The Mulleavy’s were also adamant about Kirsten doing the physical activity in the film. She builds a fence outside in the middle of the night, and even in one scene gets suspended 50 feet in the air in the middle of the Redwoods (safely, of course). “The time it would take to actually do something was very fulfilling for the character and helped Kirsten.”

Another unique aspect to the film’s provocation of the senses is its score. Raeburn was the one who suggested using the harp, an instrument that creates the film’s melancholic aura. Laura agreed that only “this lonely, singular, delicate sound could represent the character.” The score is also infused with an actual bird call they recorded in the woods along with vocals from Raeburn’s wife, a soprano. “It’s sharing information from her,” Laura explains regarding the music used in the film. Kate adds, “The score is Theresa’s innermost voice. It was a particular challenge and so eloquently done.”
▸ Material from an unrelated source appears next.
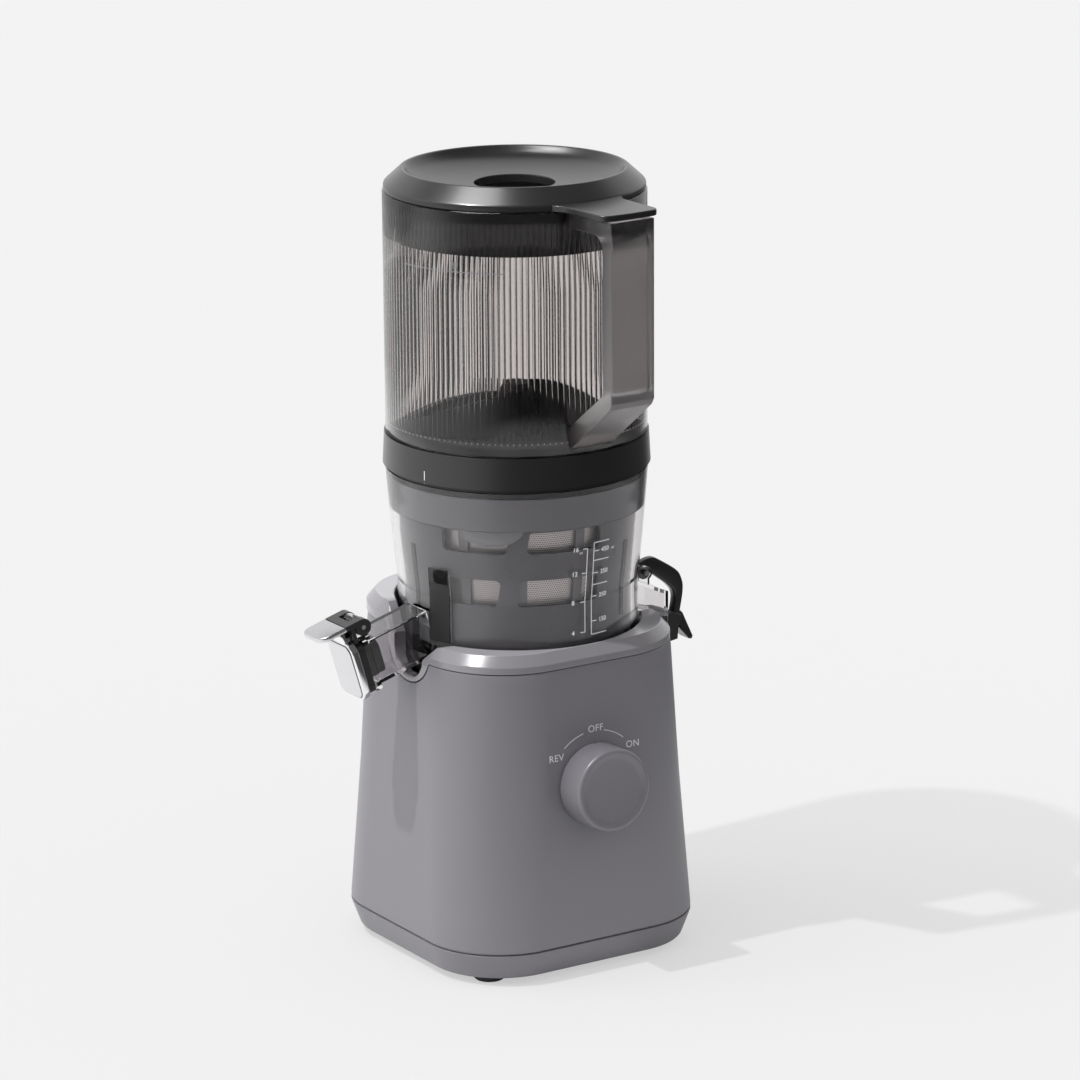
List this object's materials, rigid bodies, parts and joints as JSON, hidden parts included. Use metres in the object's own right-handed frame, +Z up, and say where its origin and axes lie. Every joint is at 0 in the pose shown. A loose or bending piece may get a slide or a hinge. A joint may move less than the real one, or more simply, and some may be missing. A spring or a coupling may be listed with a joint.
{
  "type": "cold press juicer",
  "caption": "Slow juicer with a square-based motor body, front knob, clear bowl with capped spout and pulp gate, and a tall fluted hopper with handle and lid.",
  "frame": {"origin": "centre of the footprint on the worktop, on the auger's axis", "axes": "+Z up; -Y is the front with the knob and the handle; the juice spout points to -X and the pulp outlet to +X"},
  "size_m": [0.254, 0.1992, 0.45],
  "materials": {
    "body_grey": "fine matte, slate grey",
    "cover_grey": "satin, slate grey",
    "black_plastic": "satin black",
    "rubber": "matte black",
    "silicone": "soft matte black",
    "steel": "stainless",
    "iron": "laminated",
    "aluminium": "die cast",
    "bronze": "sintered",
    "nylon": "natural nylon",
    "board": "solder mask",
    "clear_plastic": "clear",
    "smoke_plastic": "clear, smoke grey",
    "inner_grey": "satin, dark grey",
    "chrome": "satin chrome with a bright rim"
  },
  "bodies": {
    "base": {"plinth": "body_grey", "housing": "body_grey", "top_cover": "cover_grey", "well_deck": "black_plastic", "feet": "rubber", "plinth_screws": "steel", "motor_mounts": "rubber", "motor_stator": "iron", "gearbox_case": "aluminium", "gearbox_lid": "aluminium", "gearbox_screws": "steel", "idler_pin": "steel", "output_bush": "bronze", "control_board": "board", "rotary_switch": "black_plastic", "cord_gland": "black_plastic", "bowl_sensor": "black_plastic"},
    "knob": {"knob": "body_grey", "knob_spindle": "steel"},
    "motor_rotor": {"motor_shaft": "steel", "motor_rotor": "iron", "cooling_fan": "nylon", "motor_pinion": "steel"},
    "reduction_gear": {"reduction_gear": "nylon"},
    "drive": {"drive_shaft": "steel", "output_gear": "steel"},
    "bowl": {"bowl": "clear_plastic", "bowl_seal": "silicone", "spout_seal": "silicone", "cap_pin": "steel", "gate_pin": "steel", "wiper_idler_pin": "steel", "strainer_frame": "inner_grey", "strainer_mesh": "steel"},
    "wiper": {"wiper_cage": "inner_grey", "wiper_blades": "silicone"},
    "wiper_idler": {"wiper_idler": "nylon"},
    "auger": {"auger": "inner_grey", "auger_socket": "steel"},
    "juice_cap": {"cap_plate": "chrome", "cap_lever": "black_plastic", "cap_plug": "silicone"},
    "pulp_gate": {"gate_lever": "black_plastic", "gate_stopper": "silicone"},
    "hopper": {"hopper": "smoke_plastic", "hopper_base": "black_plastic", "hopper_gasket": "silicone", "cutter_bush": "nylon"},
    "cutter": {"cutter": "inner_grey"},
    "lid": {"lid": "black_plastic", "lid_skirt": "black_plastic"}
  },
  "joints": [
    {"name": "knob_turn", "type": "hinge", "parent": "base", "child": "knob", "pos_m": [0, -0.07908, 0.1107], "axis": [0, -0.9986, 0.0537], "range_deg": [-52, 52]},
    {"name": "drive_spin", "type": "hinge", "parent": "base", "child": "drive", "pos_m": [0, 0, 0.126], "axis": [0, 0, 1], "continuous": true},
    {"name": "reduction_spin", "type": "hinge", "parent": "base", "child": "reduction_gear", "pos_m": [0.0297, 0.0297, 0.12], "axis": [0, 0, 1], "continuous": true},
    {"name": "motor_spin", "type": "hinge", "parent": "base", "child": "motor_rotor", "pos_m": [0.00848, 0.00848, 0.06], "axis": [0, 0, 1], "continuous": true},
    {"name": "bowl_lift", "type": "slide", "parent": "base", "child": "bowl", "axis": [0, 0, 1], "range_m": [0, 0.06]},
    {"name": "auger_spin", "type": "hinge", "parent": "bowl", "child": "auger", "pos_m": [0, 0, 0.2], "axis": [0, 0, 1], "continuous": true},
    {"name": "wiper_idler_spin", "type": "hinge", "parent": "bowl", "child": "wiper_idler", "pos_m": [0, 0.039, 0.187], "axis": [0, 0, 1], "continuous": true},
    {"name": "wiper_spin", "type": "hinge", "parent": "bowl", "child": "wiper", "pos_m": [0, 0, 0.2], "axis": [0, 0, 1], "continuous": true},
    {"name": "juice_cap_hinge", "type": "hinge", "parent": "bowl", "child": "juice_cap", "pos_m": [-0.11136, -0.0047, 0.20447], "axis": [0, 1, 0], "range_deg": [0, 100]},
    {"name": "pulp_gate_hinge", "type": "hinge", "parent": "bowl", "child": "pulp_gate", "pos_m": [0.08, -0.0047, 0.205], "axis": [0, -1, 0], "range_deg": [0, 60]},
    {"name": "hopper_lift", "type": "slide", "parent": "bowl", "child": "hopper", "axis": [0, 0, 1], "range_m": [0, 0.06]},
    {"name": "cutter_spin", "type": "hinge", "parent": "hopper", "child": "cutter", "pos_m": [0, 0, 0.31], "axis": [0, 0, 1], "continuous": true},
    {"name": "lid_lift", "type": "slide", "parent": "hopper", "child": "lid", "axis": [0, 0, 1], "range_m": [0, 0.06]}
  ],
  "couplings": [
    {"joint": "reduction_spin", "follows": "drive_spin", "ratio": -3},
    {"joint": "motor_spin", "follows": "drive_spin", "ratio": 12},
    {"joint": "auger_spin", "follows": "drive_spin", "ratio": 1},
    {"joint": "wiper_idler_spin", "follows": "drive_spin", "ratio": -1.5},
    {"joint": "wiper_spin", "follows": "drive_spin", "ratio": -0.42857},
    {"joint": "cutter_spin", "follows": "drive_spin", "ratio": 1}
  ]
}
Given the film is so much about connectivity — between humans and between ourselves and nature — it suggests that the sisters’ decision to move into filmmaking is a pursuit of this as well. After all, clothing, especially that of an expensive brand like Rodarte, can only be worn by so many people. But even working in film, which may have the potential to reach a larger landscape, Kate believes their creative intentions stay the same. “You have to stay true to your voice and that means you’ll reach some people and not reach others. But you’re still striving to connect with people.” What’s been a new experience for them is the screening process, where people have shared personal experiences about death and grief. “Artistically, I think that’s why we were striving to push our work and to do something where we could use all the different senses to bring it to life.”